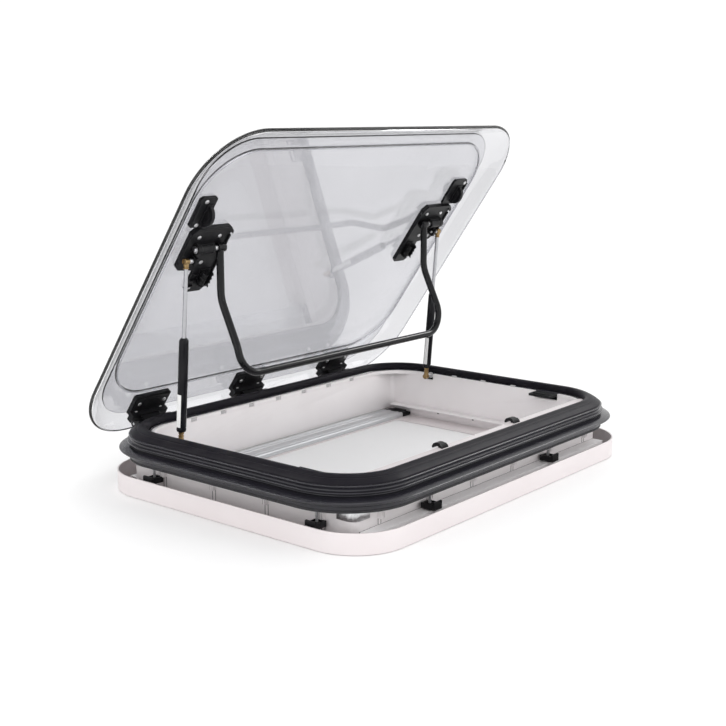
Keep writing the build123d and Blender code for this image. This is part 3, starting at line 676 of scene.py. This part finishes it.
def bracket(name, side):
    """An L-shaped bracket: raised rim, ribs, the bail's sleeve and the strut's lug."""
    form = Form()
    head = [(255, -101), (265, -111), (335, -111), (345, -101), (345, -34), (335, -24),
            (300, -20), (300, 19), (292, 27), (263, 27), (255, 19)]
    form.prism(mirrored(head, side), 109.5, 114)
    rim = [(255, -101), (265, -111), (335, -111), (345, -101), (345, -95), (341, -99),
           (333, -105), (267, -105), (260, -99), (255, -95)]
    form.prism(mirrored(rim, side), 104.5, 110)
    outer = [(345, -92), (345, -40), (341.5, -43), (341.5, -89)]
    form.prism(mirrored(outer, side), 106.5, 110)
    inner = [(255, -92), (258.5, -90), (258.5, 16), (255, 18)]
    form.prism(mirrored(inner, side), 106.5, 110)
    for y in (-12, 0, 12):
        rib = [(287.5, y - 1.2), (298.5, y - 1.2), (298.5, y + 1.2), (287.5, y + 1.2)]
        form.prism(mirrored(rib, side), 105.5, 110)
    saddle = [(288, -81), (326.5, -81), (326.5, -63), (288, -63)]
    form.prism(mirrored(saddle, side), 102, 110)
    sleeve = [(0, 0), (8.1, 0), (8.6, 0.8), (8.6, 5), (7.9, 6), (7.9, 28), (8.8, 29),
              (8.8, 36), (8.2, 37), (0, 37)]
    spot = Matrix.Translation(Vector((side * 290, *BAIL_PIVOT)) * MM)
    form.lathe(in_metres(sleeve), spot @ Matrix.Rotation(math.radians(90 * side), 4, "Y"), 36)
    lug = [(316, -57), (322, -57), (322, -43), (316, -43)]
    form.prism(mirrored(lug, side), 95.2, 110)
    place(form.piece(name, 0.0006, OPEN), ["lid_bracket_" + ("left" if side < 0 else "right")])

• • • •

## Your instructions
Everything in the listing above should be restated exactly.

## Solution below
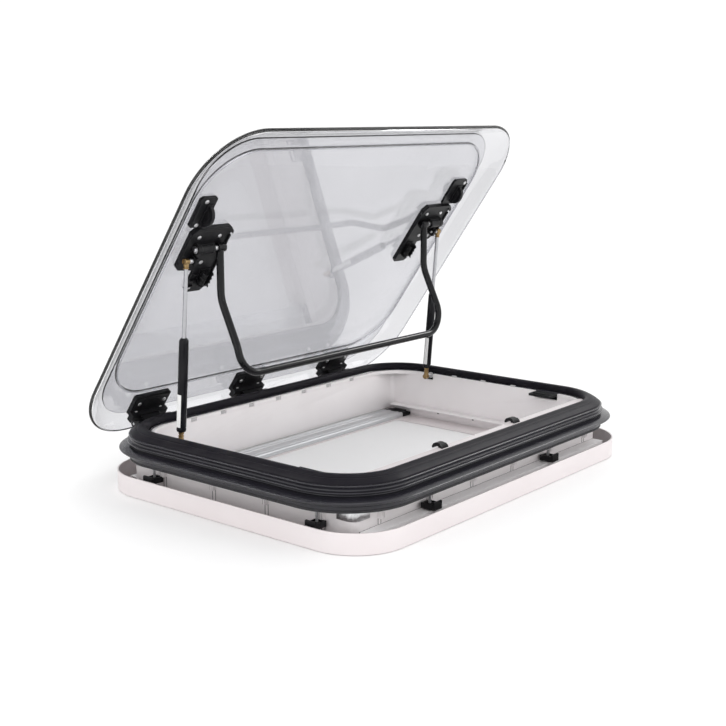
Keep writing the build123d and Blender code for this image. This is part 3, starting at line 676 of scene.py. This part finishes it.
def bracket(name, side):
    """An L-shaped bracket: raised rim, ribs, the bail's sleeve and the strut's lug."""
    form = Form()
    head = [(255, -101), (265, -111), (335, -111), (345, -101), (345, -34), (335, -24),
            (300, -20), (300, 19), (292, 27), (263, 27), (255, 19)]
    form.prism(mirrored(head, side), 109.5, 114)
    rim = [(255, -101), (265, -111), (335, -111), (345, -101), (345, -95), (341, -99),
           (333, -105), (267, -105), (260, -99), (255, -95)]
    form.prism(mirrored(rim, side), 104.5, 110)
    outer = [(345, -92), (345, -40), (341.5, -43), (341.5, -89)]
    form.prism(mirrored(outer, side), 106.5, 110)
    inner = [(255, -92), (258.5, -90), (258.5, 16), (255, 18)]
    form.prism(mirrored(inner, side), 106.5, 110)
    for y in (-12, 0, 12):
        rib = [(287.5, y - 1.2), (298.5, y - 1.2), (298.5, y + 1.2), (287.5, y + 1.2)]
        form.prism(mirrored(rib, side), 105.5, 110)
    saddle = [(288, -81), (326.5, -81), (326.5, -63), (288, -63)]
    form.prism(mirrored(saddle, side), 102, 110)
    sleeve = [(0, 0), (8.1, 0), (8.6, 0.8), (8.6, 5), (7.9, 6), (7.9, 28), (8.8, 29),
              (8.8, 36), (8.2, 37), (0, 37)]
    spot = Matrix.Translation(Vector((side * 290, *BAIL_PIVOT)) * MM)
    form.lathe(in_metres(sleeve), spot @ Matrix.Rotation(math.radians(90 * side), 4, "Y"), 36)
    lug = [(316, -57), (322, -57), (322, -43), (316, -43)]
    form.prism(mirrored(lug, side), 95.2, 110)
    place(form.piece(name, 0.0006, OPEN), ["lid_bracket_" + ("left" if side < 0 else "right")])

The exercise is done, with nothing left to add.